I guess at least he’d have a reason to move all slow and clunky if they added in a walking frame. :p
Not only that, they actually dropped his age in Double Agent. If you look at the manual for the game (current gen version) they shaved about 10 years off his date of birth. Since Conviction they’ve stopped listing DOBs for characters :p
Indeed, the different voice just doesn’t seem right at all. I don’t but the whole reasoning either. Ironside completely could’ve done the VO work. Either that or maybe it was time to move on from Sam Fisher to a new character instead of giving us a pale imitation of a well loved character?
There’s an interview where they explain the reasoning behind the decision not to separate mocap and VO work. They wanted the VO to match with the physicality of the mocap. Have Fisher panting after running, grunting under strain, taking hits realistically, that sort of thing.
I’m still no way near convinced that the trade-off is worth it: Ironside for high-fidelity grunting and panting? Nothing seemed amiss in Conviction. I am glad they had Michael Ironside consulting with Eric Johnson. Not a total loss.
Someone in the forums posted a thread about how it’s too focused on Call of Duty “set pieces” and throwing in explosions. Even daring to say that it is possible to “ghost” playthrough a chase sequence.
During the demo at PAX AUS, they did show different playstyles, but they all ended up with an explosion, causing Sam to rush past guards, then explode through the roof into a panic room and escort him out during an ambush by another faction of guards.
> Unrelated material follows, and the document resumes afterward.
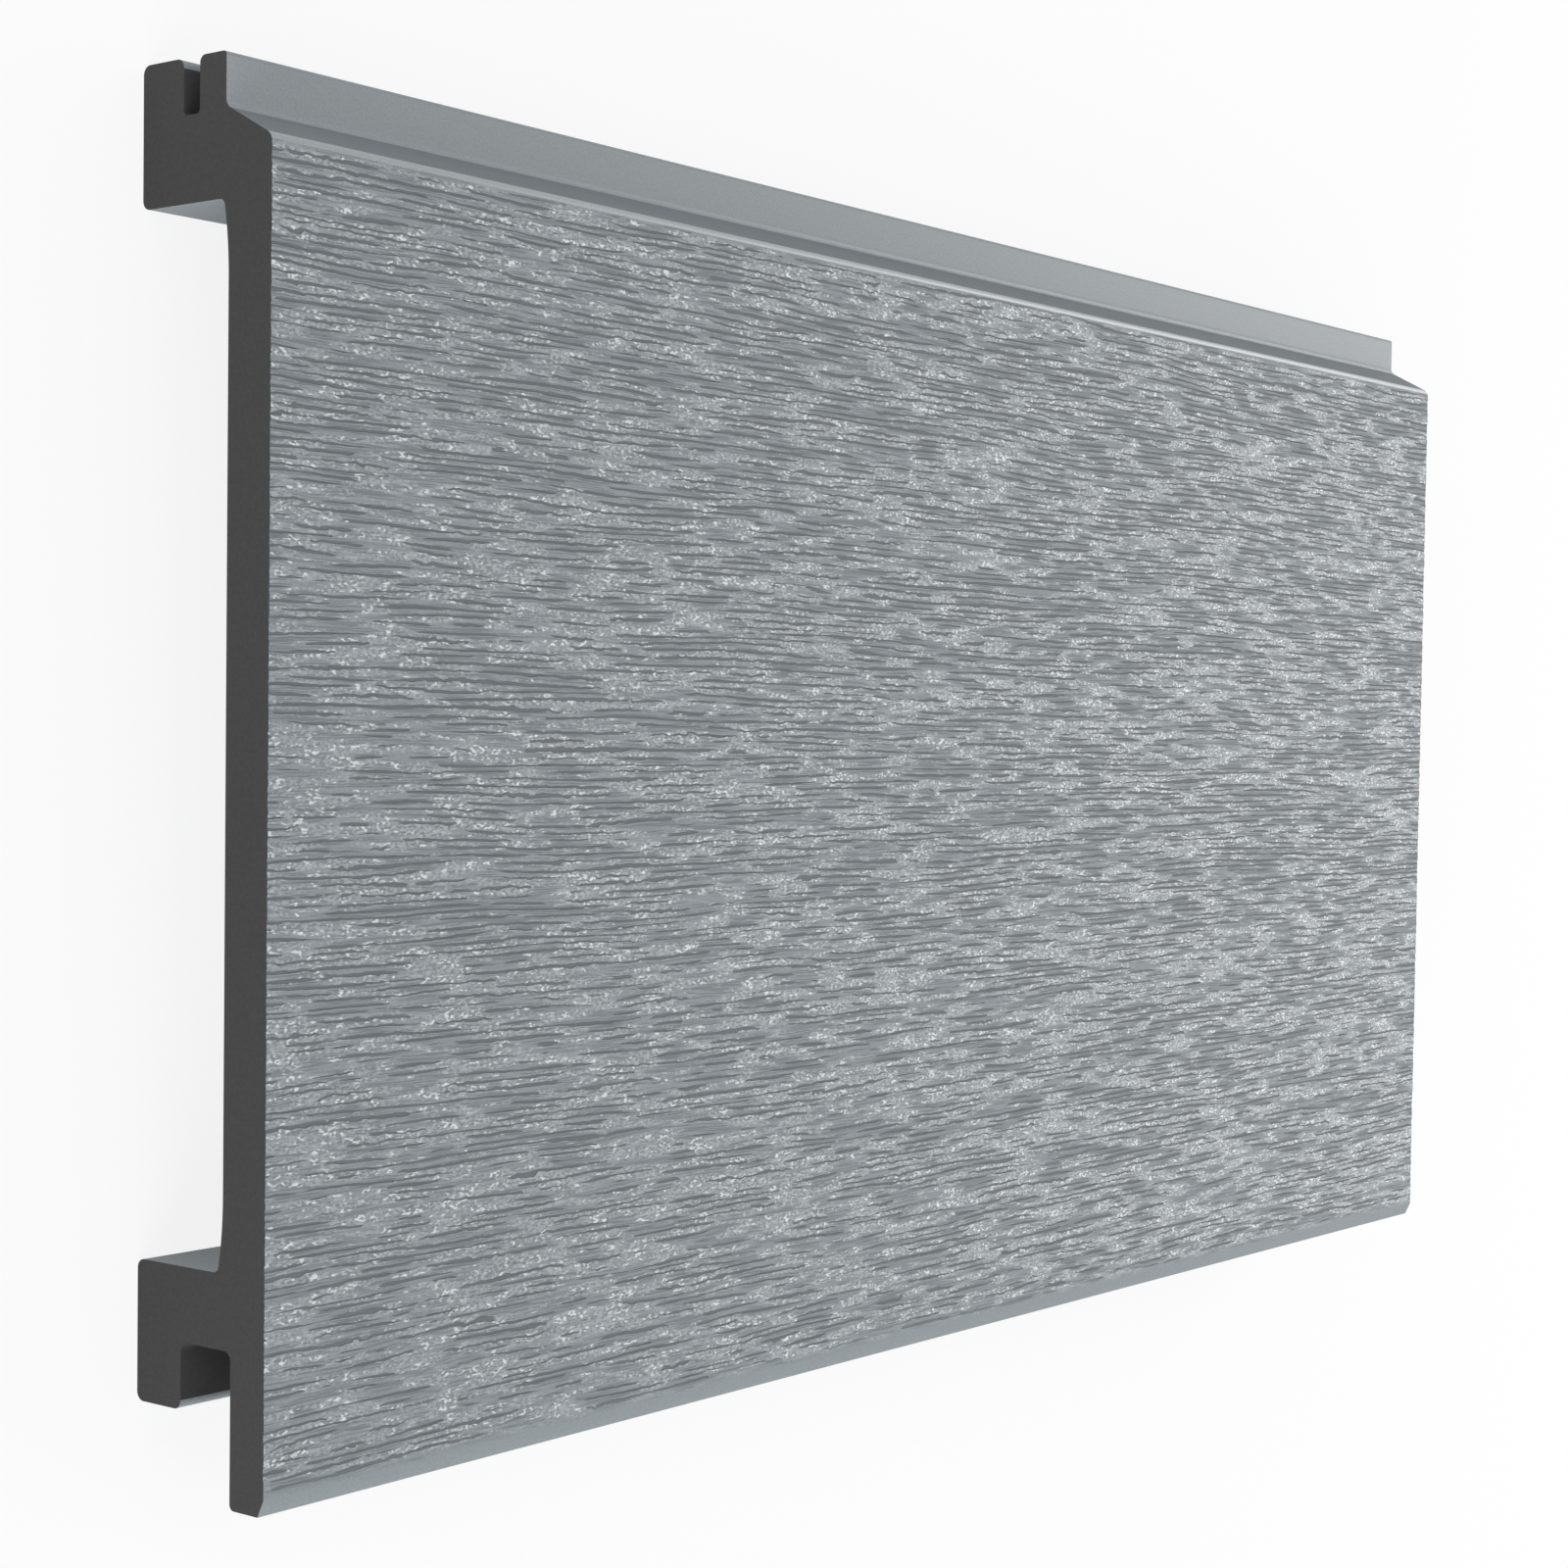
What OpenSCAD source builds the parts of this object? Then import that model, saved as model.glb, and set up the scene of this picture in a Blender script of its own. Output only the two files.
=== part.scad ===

How is this a “stealth” game again?
Anyways, I’m split on getting the game.
Sorry, but “Stealth Game” itself got rebooted a coupla years ago (rebooting is the cool thing to do now – it’s basically being able to do whatever the fuck you want…but without having to squander precious brand recognition).
You’re probably still under the assumption that a stealth game involves the player observing and being perpetually aware of the gamespace and moving their character through in such a manner as to cause as little disturbance as possible, using your own judgment based on observations and any tools at your disposal, and removing NPCs (if at all) without said NPCs without raising them out of their baseline AI state.
Now it means “Yeah, we got like a knife or some shit for you to use.”
As someone who didn’t play the earlier instalments but liked the look of this one at PAX, I appreciate if there’s less past baggage. It might bug old players a little, but it is an advantage for getting new players in if there’s not many references in the plot they can’t understand without playing prior games.
I didn’t play much Conviction, but it really bummed me that everything went black and white whenever I was stealthed. Being stealthy meant consistently having all of the colour completely drained from the world, and not being stealthy just made it another action blockbuster.
Chaos Theory was my favourite; the sound meter idea was really damn cool. Such as in the lighthouse mission where you can time shots with the thunder. That, combined with the visibility bar (rather than a simple green/yellow/red light system on Sam Fisher’s back) made it all the more better.
Anyway, non-Blacklist-related babbling aside, Michael Ironside is Sam Fisher. 😛
Chaos Theory is still one of my most favourite games.
Quite understandably so! Wicked game. Even had some pretty fun coop. I was kinda disappointed that the coop didn’t make it into the HD collection version though. Ahh well. Gotta have a reason to boot up the old PS2 still 😉
Damn right. It peaked with CT.
What happened in Conviction? I never found out because they randomly decided that it would be an Xbox console exclusive.
Ditto.
Such an odd decision.
Huh? I played it on PC
Yeah so did I, I’m not sure what drugs he’s on.
I meant for consoles it was only on Xbox.
To be honest I never really played the older games, the only one I finished was Conviction, and I thought it was great. I LOVED Sam Fisher. Ubisoft changing the actor for Sam Fisher “for the motion capture” instantly put me off this game. It was already established Sam Fisher was getting too old for the job in Conviction, why couldn’t the new actor play a new character? Ugh.
Yeah, maybe ignoring a game because they changed one element is childish, but when I’ve got a pile of shame a mile high I can afford to do it. Sam Fisher was awesome to me and Ubisoft rubbed me the wrong way changing him.
Yeah, I still liked the gameplay enough in Conviction (my game of the generation so far) that I’ll buy Blacklist sight unseen.
Conviction really was one of the most innovative titles this gen, the colour indicating visibility, the mark and execute, the last known position, having objectives projected onto the walls, the face off mode – hands down the most fun I’ve ever had with a split screen mode.
The best one was Splinter Cell: Distended Scrotum and I’m really angry that they have changed Snake Plissken’s boots to lace up instead of straps. I also cried when the puppy was killed. I hope they kill more small animals in this game or I’m only going to buy 4 copies this time.